■ Task instructions ■
Locate each line in the records containing "between". Copy it.

■ Items ■
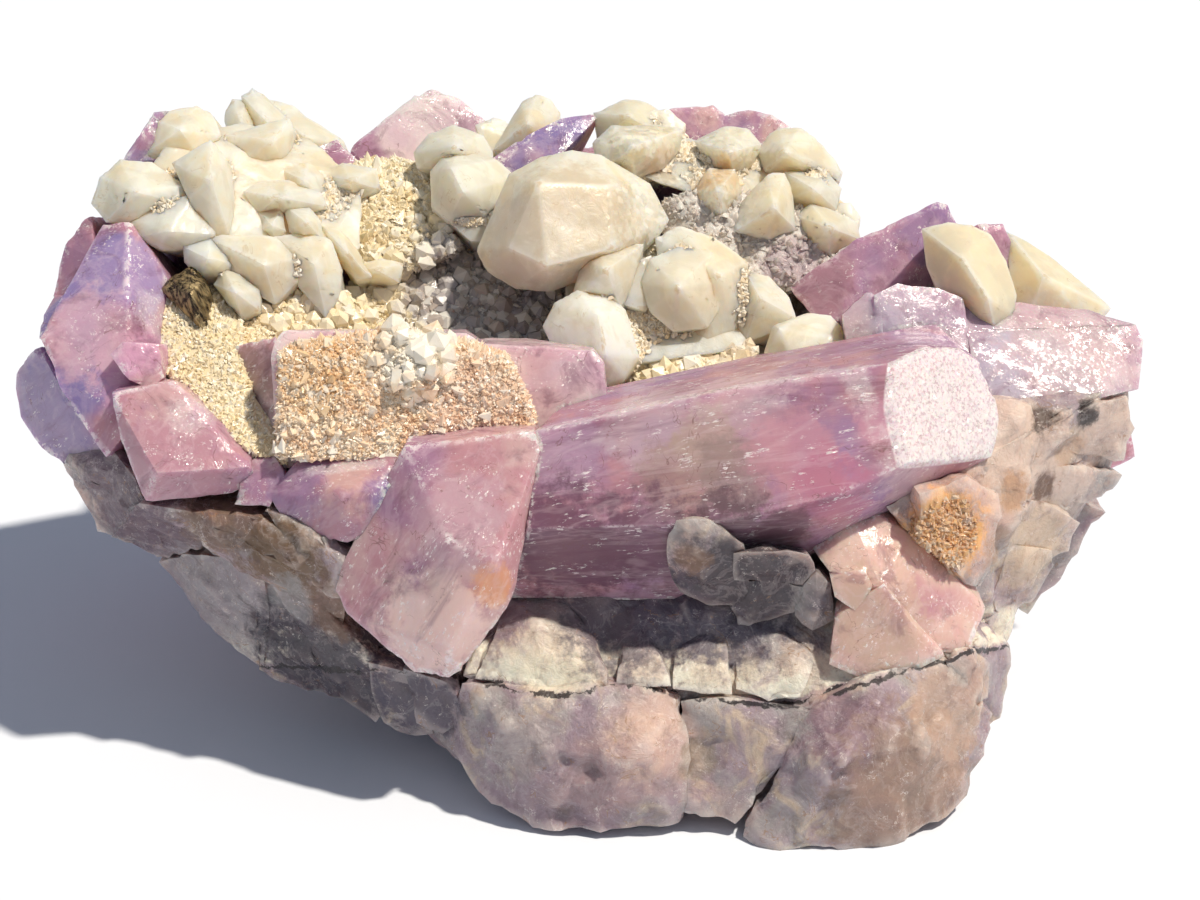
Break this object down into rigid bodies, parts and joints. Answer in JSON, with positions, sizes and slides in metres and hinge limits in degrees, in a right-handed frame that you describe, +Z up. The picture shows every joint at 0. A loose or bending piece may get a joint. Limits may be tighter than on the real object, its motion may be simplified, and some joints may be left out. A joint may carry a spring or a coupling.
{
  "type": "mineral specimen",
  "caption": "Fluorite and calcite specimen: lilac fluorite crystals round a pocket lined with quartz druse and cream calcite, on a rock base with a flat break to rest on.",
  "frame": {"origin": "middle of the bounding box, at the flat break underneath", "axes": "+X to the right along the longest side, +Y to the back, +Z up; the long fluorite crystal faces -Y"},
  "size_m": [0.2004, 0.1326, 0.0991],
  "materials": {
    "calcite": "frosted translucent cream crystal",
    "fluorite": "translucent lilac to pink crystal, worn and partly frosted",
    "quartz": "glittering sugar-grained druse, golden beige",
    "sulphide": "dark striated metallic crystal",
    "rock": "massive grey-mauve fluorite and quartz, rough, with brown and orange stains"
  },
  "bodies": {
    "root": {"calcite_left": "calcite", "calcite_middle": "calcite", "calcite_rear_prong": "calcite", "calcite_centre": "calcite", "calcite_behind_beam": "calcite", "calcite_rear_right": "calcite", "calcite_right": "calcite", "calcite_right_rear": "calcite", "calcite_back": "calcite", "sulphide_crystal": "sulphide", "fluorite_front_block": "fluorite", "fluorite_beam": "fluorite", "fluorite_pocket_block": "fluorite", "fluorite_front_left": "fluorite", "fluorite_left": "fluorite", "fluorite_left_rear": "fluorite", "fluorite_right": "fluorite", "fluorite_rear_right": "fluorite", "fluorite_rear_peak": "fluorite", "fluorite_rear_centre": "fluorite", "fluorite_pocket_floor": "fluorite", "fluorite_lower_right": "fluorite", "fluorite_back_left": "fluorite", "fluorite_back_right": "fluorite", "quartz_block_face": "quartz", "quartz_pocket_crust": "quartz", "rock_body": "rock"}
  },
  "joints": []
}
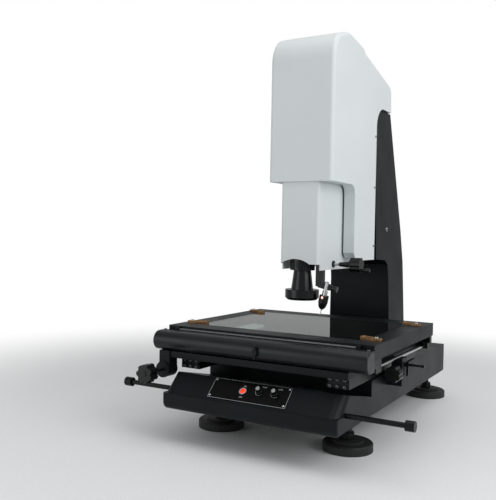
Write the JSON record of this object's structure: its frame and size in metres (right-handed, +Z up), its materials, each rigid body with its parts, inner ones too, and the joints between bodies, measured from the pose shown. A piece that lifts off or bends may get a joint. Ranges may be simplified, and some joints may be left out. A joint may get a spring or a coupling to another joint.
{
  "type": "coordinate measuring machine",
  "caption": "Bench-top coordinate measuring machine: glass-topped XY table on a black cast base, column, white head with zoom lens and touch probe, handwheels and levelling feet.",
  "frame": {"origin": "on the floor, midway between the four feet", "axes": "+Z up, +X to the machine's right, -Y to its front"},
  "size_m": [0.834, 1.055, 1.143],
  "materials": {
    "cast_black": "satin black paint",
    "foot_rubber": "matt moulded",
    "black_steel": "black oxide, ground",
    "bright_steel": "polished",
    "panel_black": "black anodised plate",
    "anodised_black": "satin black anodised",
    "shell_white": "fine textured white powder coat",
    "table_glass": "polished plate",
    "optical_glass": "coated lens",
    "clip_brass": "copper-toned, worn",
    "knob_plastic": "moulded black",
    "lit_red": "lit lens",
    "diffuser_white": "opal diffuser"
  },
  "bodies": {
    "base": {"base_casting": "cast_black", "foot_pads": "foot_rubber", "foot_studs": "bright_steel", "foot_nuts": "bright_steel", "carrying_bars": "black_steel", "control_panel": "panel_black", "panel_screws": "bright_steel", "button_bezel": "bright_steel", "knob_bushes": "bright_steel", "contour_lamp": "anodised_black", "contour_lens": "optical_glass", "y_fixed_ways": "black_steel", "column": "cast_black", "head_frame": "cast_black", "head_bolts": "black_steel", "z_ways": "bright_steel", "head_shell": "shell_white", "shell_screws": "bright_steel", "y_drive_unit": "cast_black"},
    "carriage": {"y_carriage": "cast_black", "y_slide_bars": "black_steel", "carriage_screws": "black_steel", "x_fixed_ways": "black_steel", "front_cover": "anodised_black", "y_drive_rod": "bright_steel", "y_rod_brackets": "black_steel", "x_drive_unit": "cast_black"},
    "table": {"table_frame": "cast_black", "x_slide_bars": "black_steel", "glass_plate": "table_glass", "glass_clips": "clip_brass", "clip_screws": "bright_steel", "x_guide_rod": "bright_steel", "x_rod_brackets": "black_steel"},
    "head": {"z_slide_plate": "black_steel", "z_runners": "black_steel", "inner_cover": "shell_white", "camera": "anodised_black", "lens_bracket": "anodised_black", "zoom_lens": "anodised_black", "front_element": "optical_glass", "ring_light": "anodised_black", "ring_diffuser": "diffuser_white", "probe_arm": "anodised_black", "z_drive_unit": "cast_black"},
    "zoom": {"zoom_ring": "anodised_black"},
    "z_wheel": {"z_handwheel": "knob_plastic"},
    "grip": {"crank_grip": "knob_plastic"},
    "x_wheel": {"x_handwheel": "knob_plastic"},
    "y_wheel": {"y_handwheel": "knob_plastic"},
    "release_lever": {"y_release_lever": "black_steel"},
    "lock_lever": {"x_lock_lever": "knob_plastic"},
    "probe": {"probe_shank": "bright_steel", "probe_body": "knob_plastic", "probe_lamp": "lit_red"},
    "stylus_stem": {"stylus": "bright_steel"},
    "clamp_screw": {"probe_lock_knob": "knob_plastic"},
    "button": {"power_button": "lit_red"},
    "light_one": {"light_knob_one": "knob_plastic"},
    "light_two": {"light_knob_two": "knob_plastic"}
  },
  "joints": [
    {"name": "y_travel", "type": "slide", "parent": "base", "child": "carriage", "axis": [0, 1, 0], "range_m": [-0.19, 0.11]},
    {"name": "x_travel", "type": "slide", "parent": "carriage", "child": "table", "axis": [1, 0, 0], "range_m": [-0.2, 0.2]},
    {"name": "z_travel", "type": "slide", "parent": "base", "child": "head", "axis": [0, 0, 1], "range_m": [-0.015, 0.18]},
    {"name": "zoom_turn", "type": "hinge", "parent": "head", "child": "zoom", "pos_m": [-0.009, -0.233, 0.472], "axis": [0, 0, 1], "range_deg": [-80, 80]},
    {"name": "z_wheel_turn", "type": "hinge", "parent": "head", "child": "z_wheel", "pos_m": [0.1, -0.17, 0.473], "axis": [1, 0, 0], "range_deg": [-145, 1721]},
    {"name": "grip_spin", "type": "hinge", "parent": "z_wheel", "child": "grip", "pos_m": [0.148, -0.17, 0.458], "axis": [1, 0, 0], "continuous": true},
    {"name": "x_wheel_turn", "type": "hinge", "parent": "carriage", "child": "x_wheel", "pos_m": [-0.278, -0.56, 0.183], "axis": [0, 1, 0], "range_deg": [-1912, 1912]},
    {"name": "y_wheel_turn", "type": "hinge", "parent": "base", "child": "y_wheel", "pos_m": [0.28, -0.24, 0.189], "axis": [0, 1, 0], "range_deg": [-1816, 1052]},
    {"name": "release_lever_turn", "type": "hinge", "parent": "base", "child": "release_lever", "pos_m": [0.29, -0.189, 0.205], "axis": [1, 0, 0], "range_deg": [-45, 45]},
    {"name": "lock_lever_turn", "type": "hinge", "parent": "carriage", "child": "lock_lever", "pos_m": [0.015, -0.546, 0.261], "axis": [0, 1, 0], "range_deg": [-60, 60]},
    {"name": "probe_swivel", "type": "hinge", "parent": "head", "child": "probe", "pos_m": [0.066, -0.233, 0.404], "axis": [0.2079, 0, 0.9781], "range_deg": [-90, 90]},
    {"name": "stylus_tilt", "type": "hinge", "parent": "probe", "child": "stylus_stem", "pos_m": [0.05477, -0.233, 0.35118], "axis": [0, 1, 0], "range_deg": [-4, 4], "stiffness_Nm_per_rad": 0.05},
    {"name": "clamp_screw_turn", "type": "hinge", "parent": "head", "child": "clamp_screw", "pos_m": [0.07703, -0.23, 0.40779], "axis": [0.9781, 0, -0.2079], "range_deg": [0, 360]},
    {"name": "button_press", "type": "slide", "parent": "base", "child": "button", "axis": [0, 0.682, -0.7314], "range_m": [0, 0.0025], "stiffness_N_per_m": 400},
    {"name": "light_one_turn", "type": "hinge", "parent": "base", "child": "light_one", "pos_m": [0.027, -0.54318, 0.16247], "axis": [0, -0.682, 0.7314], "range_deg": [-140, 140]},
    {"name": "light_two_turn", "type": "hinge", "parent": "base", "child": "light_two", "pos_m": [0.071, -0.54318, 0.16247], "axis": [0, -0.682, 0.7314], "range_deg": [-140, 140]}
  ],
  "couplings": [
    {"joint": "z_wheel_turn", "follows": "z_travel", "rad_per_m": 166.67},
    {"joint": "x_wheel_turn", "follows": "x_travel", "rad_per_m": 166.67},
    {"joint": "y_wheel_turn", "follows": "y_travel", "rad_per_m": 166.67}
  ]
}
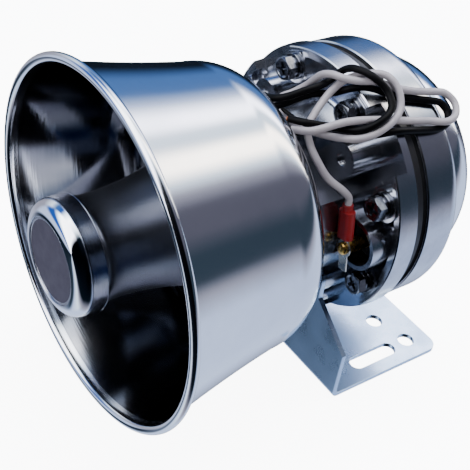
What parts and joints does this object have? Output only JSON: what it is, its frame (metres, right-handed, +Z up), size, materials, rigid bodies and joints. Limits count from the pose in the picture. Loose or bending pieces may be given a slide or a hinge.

■ The solution ■
Write the JSON record of this object's structure: its frame and size in metres (right-handed, +Z up), its materials, each rigid body with its parts, inner ones too, and the joints between bodies, measured from the pose shown. A piece that lifts off or bends may get a joint. Ranges may be simplified, and some joints may be left out. A joint may get a spring or a coupling to another joint.
  "frame": {"origin": "on the floor, midway between the four feet", "axes": "+Z up, +X to the machine's right, -Y to its front"},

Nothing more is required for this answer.